The merger of such a media giant and an internet company is a new development, although long predicted. Writing in the November/December 1997 issue of the US Nation, McChesney argued, "Some once posited that the rise of the internet would eliminate the monopoly power of the global media giants. Such talk has declined recently as the largest media, telecommunication and computer firms have done everything within their immense powers to colonise the internet, or at least neutralise its threat. The global media cartel may be evolving into a global communication cartel."

Even more unprecedented than the merger, however, is the fact that Time Warner didn't buy AOL — AOL bought Time Warner. AOL's shareholders will take 55% of the stock in the joint company.

The IT industry has gone through a two-decades-long process of merger and takeover and has produced its share of global giants; Microsoft, Intel and America Online are among the most highly capitalised companies in the world.

AOL has swallowed up rival CompuServe and web pioneer Netscape and now has 22 million subscribers in the US. Its merger with Time Warner will allow it to use Time Warner's cable television system to further its domination of internet service provision.

AOL's offer to Time Warner was helped by an enormous boom in its share price. Speculation has driven the share price of many IT companies, AOL included, far above their real value.

By the end of trading on January 11, AOL had a market capitalisation of 214 times its yearly revenue; Time Warner's was 140 times its revenue. These figures are at least 10 times what would normally be expected for a healthy, profitable company (by contrast, News's capitalisation in December was only 1.35 times its yearly earnings).

At some point, this bubble will have to burst. In the meantime, the AOL-Time Warner merger will put pressure on all the other major media and IT companies to keep up and will fuel further buy-outs.

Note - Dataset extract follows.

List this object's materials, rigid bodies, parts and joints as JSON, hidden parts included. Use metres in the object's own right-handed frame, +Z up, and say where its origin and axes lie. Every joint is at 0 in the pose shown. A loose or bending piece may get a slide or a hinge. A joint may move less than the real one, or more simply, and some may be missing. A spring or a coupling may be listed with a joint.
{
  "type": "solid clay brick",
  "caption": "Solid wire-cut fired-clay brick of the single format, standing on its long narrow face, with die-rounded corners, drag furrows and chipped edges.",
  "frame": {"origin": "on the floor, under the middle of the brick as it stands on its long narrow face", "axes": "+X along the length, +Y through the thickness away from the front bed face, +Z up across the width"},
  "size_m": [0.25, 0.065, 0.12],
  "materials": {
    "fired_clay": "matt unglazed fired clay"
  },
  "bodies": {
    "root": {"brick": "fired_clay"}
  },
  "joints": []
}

The merger will have a significant impact in Australia. It will increase the pressure on the federal government to scrap existing cross-media ownership laws and allow the media empires free reign. These laws prevent companies from owning both print and television interests in the same location and have stood in the way of Kerry Packer's desire to own the Fairfax chain of newspapers and of Rupert Murdoch's desire to buy, or set up, a television station of his own.

In November, PM John Howard called these laws "silly", but he doesn't have the numbers in the Senate, or in his own party, to scrap them — yet. You can expect to see more than a few propaganda pieces in the coming months in the Australian and the Herald-Sun, and on Channel Nine, about the "unfairness" of these laws.

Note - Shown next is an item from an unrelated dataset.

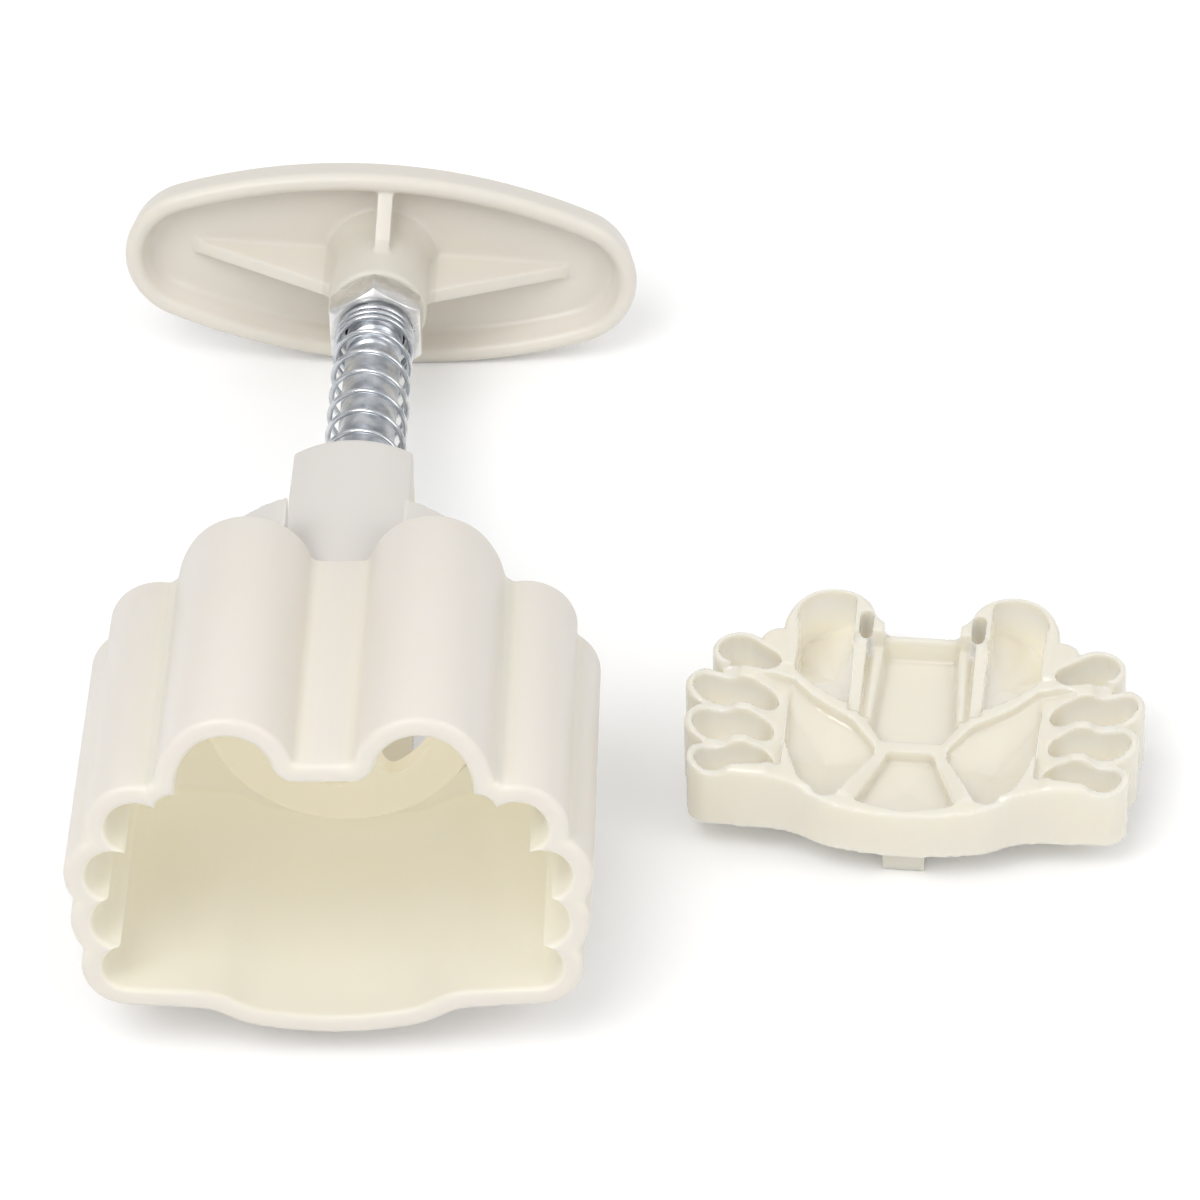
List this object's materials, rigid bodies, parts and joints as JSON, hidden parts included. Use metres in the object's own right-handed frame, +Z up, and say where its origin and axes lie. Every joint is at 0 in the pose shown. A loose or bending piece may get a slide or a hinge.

The AOL-Time Warner merger will also put greater pressure on the government to privatise the rest of Telstra. Telstra fancies itself as a potentially major player in the IT-media market and former chief Frank Blount has already warned that it can't become such if it is still 51% government owned.

Corporate control

But the biggest impact will be on the consumers of news and entertainment: us.

Writing in the November 29 issue of the US Nation, McChesney argues: "With hypercommercialism and growing corporate control comes an implicit political bias in media content. Consumerism, class inequality and individualism tend to be taken as natural and even benevolent, whereas political activity, civic values and anti-market activities are marginalised. The best journalism is pitched to the business class and suited to its needs and prejudices; with a few notable exceptions, the journalism reserved for the masses tends to be the sort of drivel provided by the media giants on their US television stations."

This trend is already noticeable on the internet, too, as media companies scramble to set up news sites of their own and entice subscribers.

Media and information technology could be immensely democratising. But the corporate empires have another idea: to subordinate all the major sources of information (television, print, the internet) to their own interests, to choke off dissident voices and to make themselves a happy fortune. We shouldn't let them.